Complex Concepts Simplified
- Prior Appropriation
- “First in time, first in right.” Earlier water users (senior appropriators) have priority over later users (juniors) during shortages.
- Beneficial Use
- The constitutional rule that a water right exists only while the water is put to socially valuable purposes (e.g., irrigation, industry, municipal supply). “Use it or lose it.”
- Abandonment vs. Forfeiture
- Abandonment is common-law, requires intent (can be inferred), and no statutory notice or cure period. Forfeiture is statutory (§ 72-5-28), automatic after four years non-use unless cured within one year after notice; intent irrelevant.

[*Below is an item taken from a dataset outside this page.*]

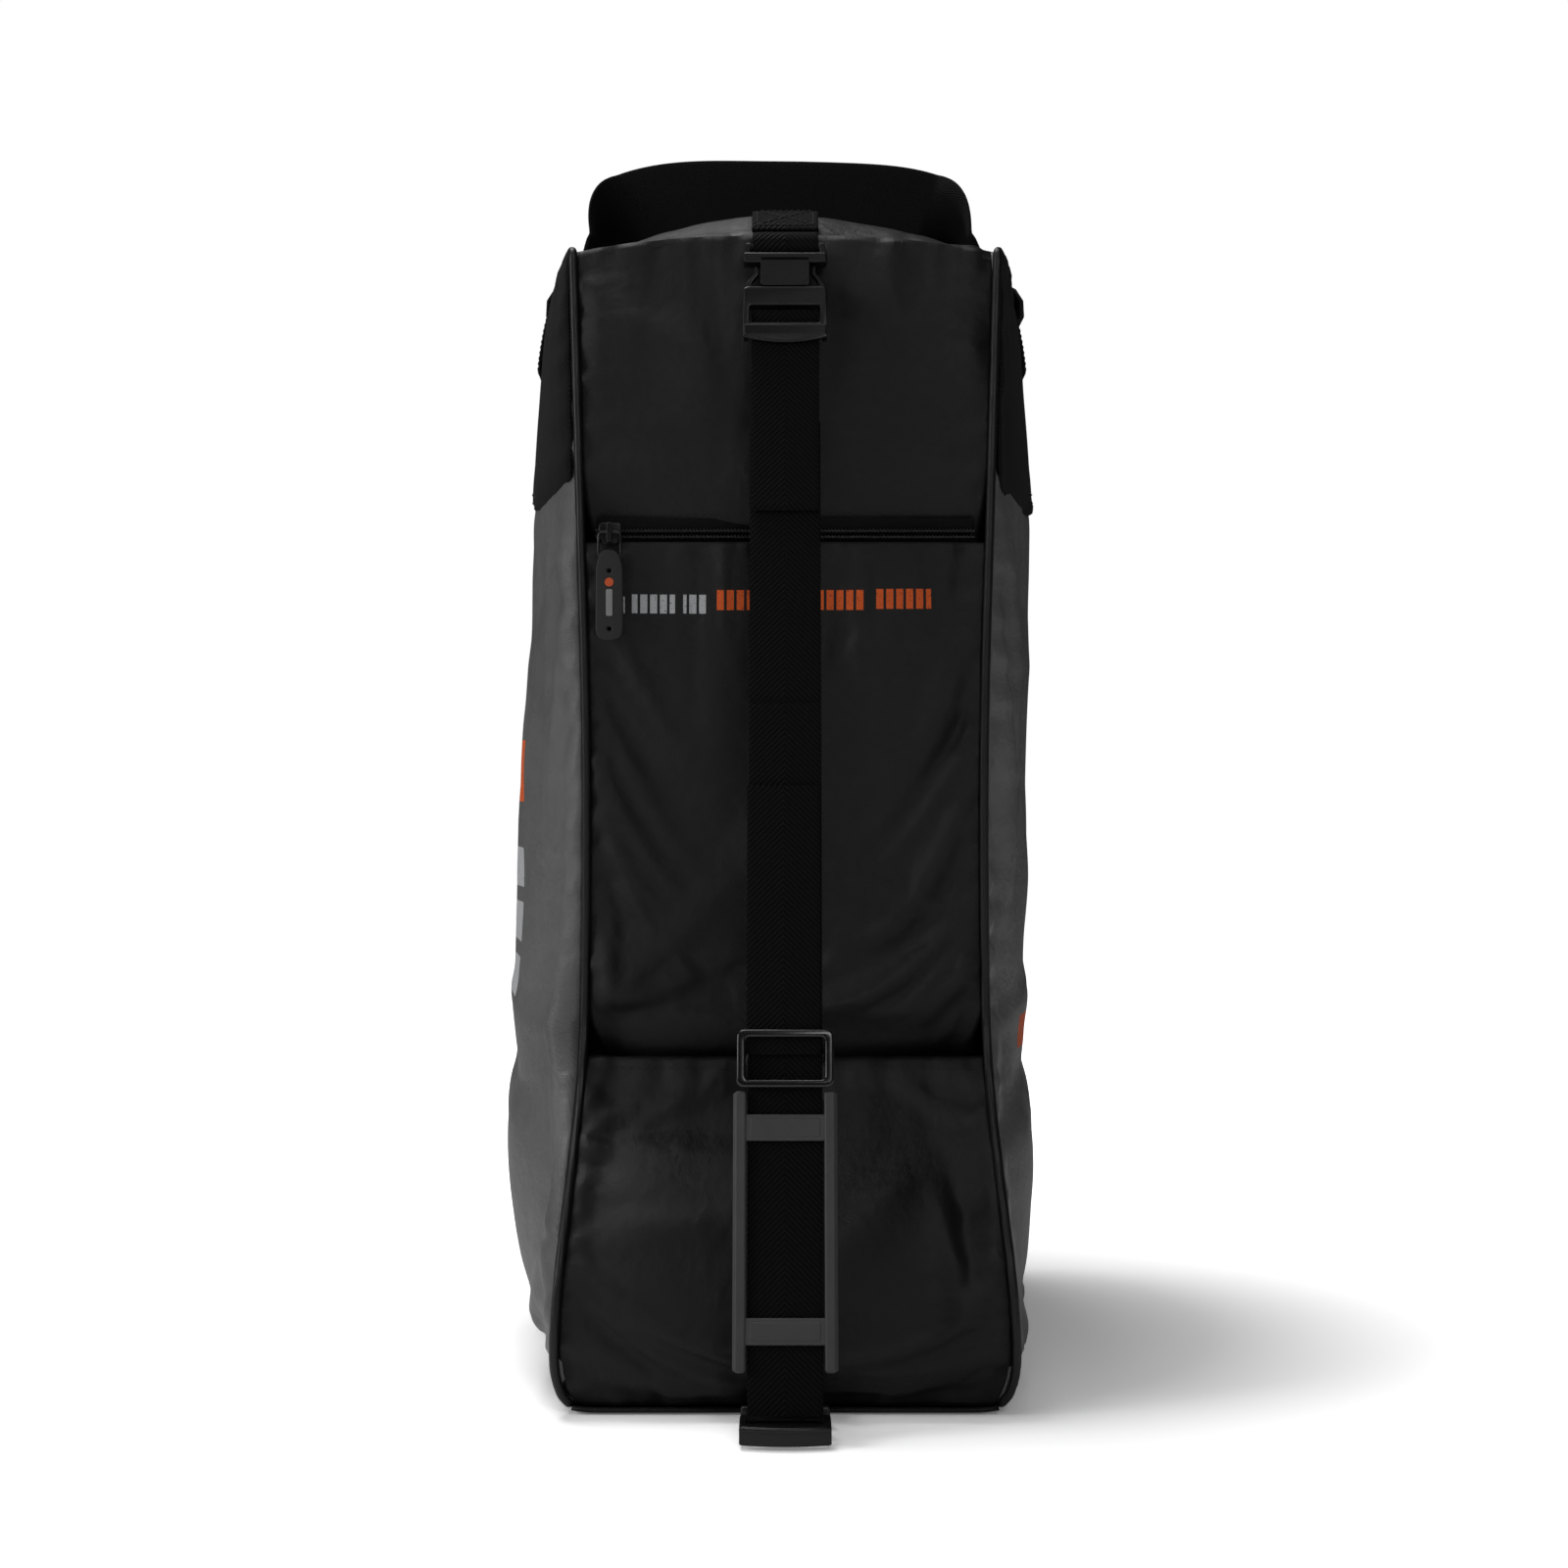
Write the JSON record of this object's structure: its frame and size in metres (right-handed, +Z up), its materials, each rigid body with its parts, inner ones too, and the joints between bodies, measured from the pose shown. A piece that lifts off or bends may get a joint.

- Presumption of Abandonment
- Once non-use becomes “unreasonable” (courts have found 18–35 years, here 44), the burden shifts to the owner to prove facts negating intent to abandon.
- Anti-Speculation Doctrine
- Principle that water cannot be hoarded for undefined “future” uses or profit; an appropriator must have a definite plan and ability to apply water to beneficial use in a reasonable time.
Conclusion
The Supreme Court’s opinion in Intrepid Potash is more than an affirmation of lower-court rulings; it is a doctrinal milestone. By cementing South Springs as the abandonment lodestar, clarifying the proper role of Gray, and expressly adopting an anti-speculation rule, the Court has tightened the nexus between paper rights and physical water use. Going forward:
- Extended non-use is perilous; paper filings alone will not suffice.
- Evidence rebutting abandonment must show concrete steps toward timely beneficial use or legitimate external impediments.
- Speculating on water — holding it for future economic advantage — risks total loss of the right.
These principles reinforce New Mexico’s constitutional mandate that water be harnessed for “the greatest good to the greatest number,” ensuring that dormant rights do not impede active, beneficial use in an increasingly water-scarce West.